En résumé, penser le réel à la fois par le souci rationnel de l’immuabilité est de la nature changeante de l’expérience est possible en éclaircissant les apports de ces deux modalités du rapport au monde. Il nous semble en effet que la raison veut saisir un sens identifiable dans la nature changeante du phénomène qui peut facilement se prêter à la perception confuse et diffuse. La raison y arrive par le concept dans la compréhension et l’extension des caractères de la chose. Il aura aussi semblé que l’abstraction formelle du concept ne peut rendre grâce de la richesse du réel. Si le phénomène est de nature diverse, tel serait aussi le réel qui est dans un mouvement  perpétuel de création.
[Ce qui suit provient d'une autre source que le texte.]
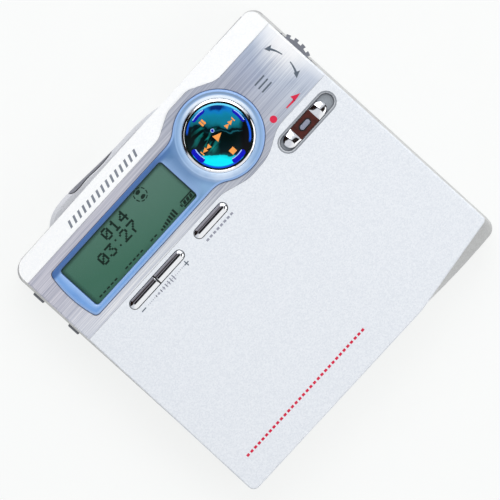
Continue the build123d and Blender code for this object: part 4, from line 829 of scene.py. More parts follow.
def moulding(
    name: str, middle: Point, size: Point, low: float, top: Heights, span: Optional[Point] = None, steps: int = 72
) -> Piece:
    """A round-ended bar along X whose top is given as a height over its own middle.

    Args:
        name: The piece's name.
        middle: The whole bar's middle.
        size: The whole bar's length and width.
        low: The height of its flat underside.
        top: The top's height at a place given from the middle.
        span: The part of the length that is made, from the middle, or all of it.
        steps: The number of steps along the length.

    Returns:
        The closed piece.
    """
    half, radius = size[0] / 2, size[1] / 2
    start, end = span or (-half, half)
    mesh = bmesh.new()
    rows = []
    for step in range(steps + 1):
        # steps gather at the ends, where the outline turns fastest
        u = start + (end - start) * (1 - math.cos(math.pi * step / steps)) / 2
        over = max(0.0, abs(u) - (half - radius))
        wide = math.sqrt(max(0.0, radius**2 - over**2))
        rows.append([(u, wide * -math.cos(math.pi * across / 20)) for across in range(21)])
    upper = [[mesh.verts.new(metres(middle[0] + u, middle[1] + v, top(u, v))) for u, v in row] for row in rows]
    lower = [[mesh.verts.new(metres(middle[0] + u, middle[1] + v, low)) for u, v in row] for row in rows]
    for grid in (upper, lower):
        for row, after in zip(grid, grid[1:]):
            for a, b, c, d in zip(row, row[1:], after[1:], after):
                mesh.faces.new((a, b, c, d))
    for row, under in ((upper[0], lower[0]), (upper[-1], lower[-1])):
        for a, b, c, d in zip(row, row[1:], under[1:], under):
            mesh.faces.new((a, b, c, d))
    for side in (0, -1):
        for (one, low_one), (two, low_two) in zip(zip(upper, lower), zip(upper[1:], lower[1:])):
            mesh.faces.new((one[side], two[side], low_two[side], low_one[side]))
    bmesh.ops.remove_doubles(mesh, verts=mesh.verts, dist=2e-6)
    return finished(name, mesh, 38.0)


def bullnose(depth: float, reach: float) -> float:
    """How high a rounded edge stands, as a share, at a depth behind the edge."""
    share = min(max(depth / reach, 0.0), 1.0)
    return math.sqrt(1 - (1 - share) ** 2)


def place(piece: Piece, body: str, finish: Finish, slot: str) -> Piece:
    """Give a piece its material and its body, and report it.

    Args:
        piece: The finished mesh, in its place.
        body: The CAD body that it rides on.
        finish: Its finish.
        slot: A material slot's name; not used.

    Returns:
        The same piece.
    """
    piece.data.materials.clear()
    piece.data.materials.append(finish.dress())
    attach(piece, body)
    log.info("%s: %d faces on %s", piece.name, len(piece.data.polygons), body)
    return piece


def dress_nodes(nodes: Mapping[str, Finish]) -> None:
    """Give CAD nodes their finishes, in their objects' own material slots."""
    for name, finish in nodes.items():
        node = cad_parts[name]
        if not node.material_slots:
            node.data.materials.append(None)
        for slot in node.material_slots:
            slot.material = finish.dress()
        log.info("%s: %s", name, finish.name)


# ------------------------------------------------------------ geometry trees
class Repeater:
    """A Geometry Nodes tree that is run once and kept as a plain mesh."""

    def __init__(self, name: str, sockets: Mapping[str, str]) -> None:
        """Open the tree.

        Args:
            name: The tree's name.
            sockets: Each input's name and its socket type.
        """
        self.tree = bpy.data.node_groups.new(name, "GeometryNodeTree")
        self.tree.interface.new_socket("Geometry", in_out="INPUT", socket_type="NodeSocketGeometry")
        for title, kind in {**sockets, "Material": "NodeSocketMaterial"}.items():
            self.tree.interface.new_socket(title, in_out="INPUT", socket_type=kind)
        self.tree.interface.new_socket("Geometry", in_out="OUTPUT", socket_type="NodeSocketGeometry")
        self.inputs = add(self.tree, "NodeGroupInput").outputs

    def close(self, geometry: Socket) -> "Repeater":
        """End the tree in real geometry that carries its material."""
        real = add(self.tree, "GeometryNodeRealizeInstances", {"Geometry": geometry}).outputs[0]
        dressed = add(self.tree, "GeometryNodeSetMaterial", {"Geometry": real, "Material": self.inputs["Material"]})
        add(self.tree, "NodeGroupOutput", {"Geometry": dressed.outputs[0]})
        return self

    def run(self, name: str, finish: Finish, values: Mapping[str, object], points: Sequence[Vector] = ()) -> Piece:
        """Make one piece.

        Args:
            name: The piece's name.
            finish: Its finish.
            values: The tree's inputs by name.
            points: Where the tree repeats on given points, these, in metres.

        Returns:
            The piece as a plain mesh.
        """
        seed = bpy.data.meshes.new(name + "_points")
        seed.from_pydata([tuple(point) for point in points], [], [])
        piece = bpy.data.objects.new(name, seed)
        bpy.context.scene.collection.objects.link(piece)
        modifier = piece.modifiers.new("repeat", "NODES")
        modifier.node_group = self.tree
        named = {item.name: item.identifier for item in self.tree.interface.items_tree if item.in_out == "INPUT"}
        for title, value in {**values, "Material": finish.dress()}.items():
            modifier[named[title]] = value
        evaluated = piece.evaluated_get(bpy.context.evaluated_depsgraph_get())
        data = bpy.data.meshes.new_from_object(evaluated)
        piece.modifiers.clear()
        piece.data = data
        bpy.data.meshes.remove(seed)
        return piece


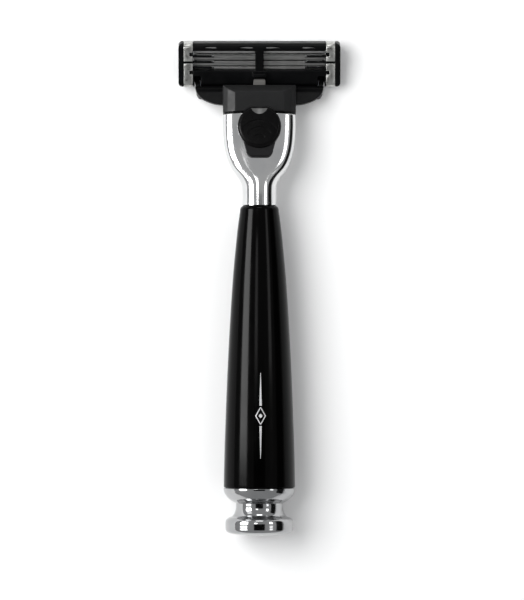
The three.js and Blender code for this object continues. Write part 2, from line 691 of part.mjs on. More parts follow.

En fait, tout phénomène est déjà un conditionnement intellectuel par les principes logiques fondamentaux de l’intelligence humaine. Nous percevons déjà et toujours les choses par le prisme de cadres à priori.  Le sens du réel ne peut alors qu’être une synthèse entre concept et expérience. Le concept réagit et se restructure avec créativité à travers les expériences nouvelles.